La metonimia y los
avances médicos
Alcides A. Greca
Si fui capaz de ver más lejos que nadie,
fue porque pude encaramarme
a los hombros de gigantes.
Isaac Newton
(1642-1727)
Es común que se diga que la medicina avanza a vertiginosa
velocidad y que es muy difícil mantenerse al tanto de las
innumerables novedades que se producen a diario en todos los
campos. Suele decirse también que un médico que estudia dos
horas diarias (y todos sabemos lo difícil que es, en la atareada
práctica de hoy), quitando tiempo al descanso o al desarrollo de
otras actividades (culturales, deportivas, etc.), sólo es capaz
de leer un 2% de lo que se publica cotidianamente en su
especialidad.
Resulta desmoralizante por donde se lo mire. No sería ilógico
pensar que el médico está destinado a convertirse en pocos años
en una suerte de pieza de museo, impotente para abarcar una
producción de conocimiento incesante y por consecuencia,
inasible.
Antes de sucumbir a una desesperada resignación, creo que
debemos darnos otra oportunidad y preguntarnos: ¿Qué son los
avances en Medicina? ¿Son tantos en realidad? Y es así que
podemos repasar en la memoria los últimos trabajos que hemos
leído en las revistas médicas que consultamos habitualmente. Aun
en las más prestigiosas, es frecuente encontrar publicaciones
que no son más que meras repeticiones de experiencias
anteriores, totalmente faltas de originalidad, que tienen
aspectos metodológicos cuestionables o en no pocos casos, que
representan sin poder disimularlo, diseños tendenciosos que
responden a los intereses económicos o políticos de los
patrocinadores.
Un trabajo importante es aquel que supera la prueba del tiempo y
que se convierte en cita obligada para los investigadores que se
ocupan del tema en todo el mundo. Nada importa que sus hallazgos
hayan sido refutados por otros posteriores; los verdaderos
avances son peldaños en los que la comunidad científica apoya su
pie, para elevarse. Los “gigantes” de Newton han provocado
enormes saltos en el conocimiento y han quedado allí para los
tiempos, como mojones en los que sucesivas generaciones han
abrevado para poder avanzar.
La pléyade de fisiólogos que investigaron incansablemente, no
hicieron más que demostrar una y mil veces que la homeostasis
fisiológica que Claude Bernard formuló empíricamente era una
hipótesis absolutamente correcta. La astrofísica del siglo XXI,
con todo su desarrollo, no ha hecho más que engrandecer la
genialidad del pensamiento de Einstein. La moderna genética no
ha podido modificar un ápice las clásicas leyes de Mendel. La
multitud de pensadores que han pasado más de un siglo
discutiendo y reformulando el pensamiento de Sigmund Freud, no
han podido desmerecer en nada la brillantez de la idea del
inconsciente.
Si pensamos en los medicamentos de que disponemos para tratar
las enfermedades que enfrentamos a diario, veremos que son muy
pocos los que no han caído rápidamente en desuso y se han
deslizado lenta pero irremisiblemente hacia el olvido. Sólo unos
pocos siguen vigentes luego de muchas décadas. Se podría
mencionar a la digital (más de doscientos años), las sulfamidas,
la penicilina, la aspirina, la insulina y no muchos más.

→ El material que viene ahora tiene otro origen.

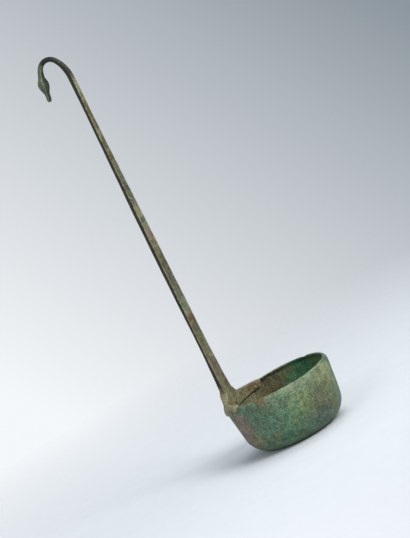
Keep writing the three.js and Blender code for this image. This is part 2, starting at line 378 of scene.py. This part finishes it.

Si un profesor dijera hoy a sus alumnos que va a desarrollar en
una conferencia el tratamiento de la parálisis agitante,
probablemente los estudiantes lo mirarían azorados sin lograr
descifrar a qué se va a referir. La duda desaparecería
inmeditamente si dijera simplemente: Se trata de la enfermedad
de Parkinson. Lo mismo ocurriría con el Crohn, el Hodgkin o el
Alzheimer; cuadros clínicos descriptos con tal diáfana
brillantez que el paso del tiempo, no sólo no logró modificarlos
sino que no hizo más que fusionarlos metonímicamente con el
nombre de sus autores.
La ciencia, decía el Dr. Sol L. Rabasa, destacado científico de
la ciudad de Rosario, recientemente fallecido, no avanza a pasos
agigantados como comúnmente se dice. Lo hace en forma incesante,
pero lenta. Los avances auténticos son productos de las mentes
de verdaderos elegidos, que sólo aparecen de tanto en tanto.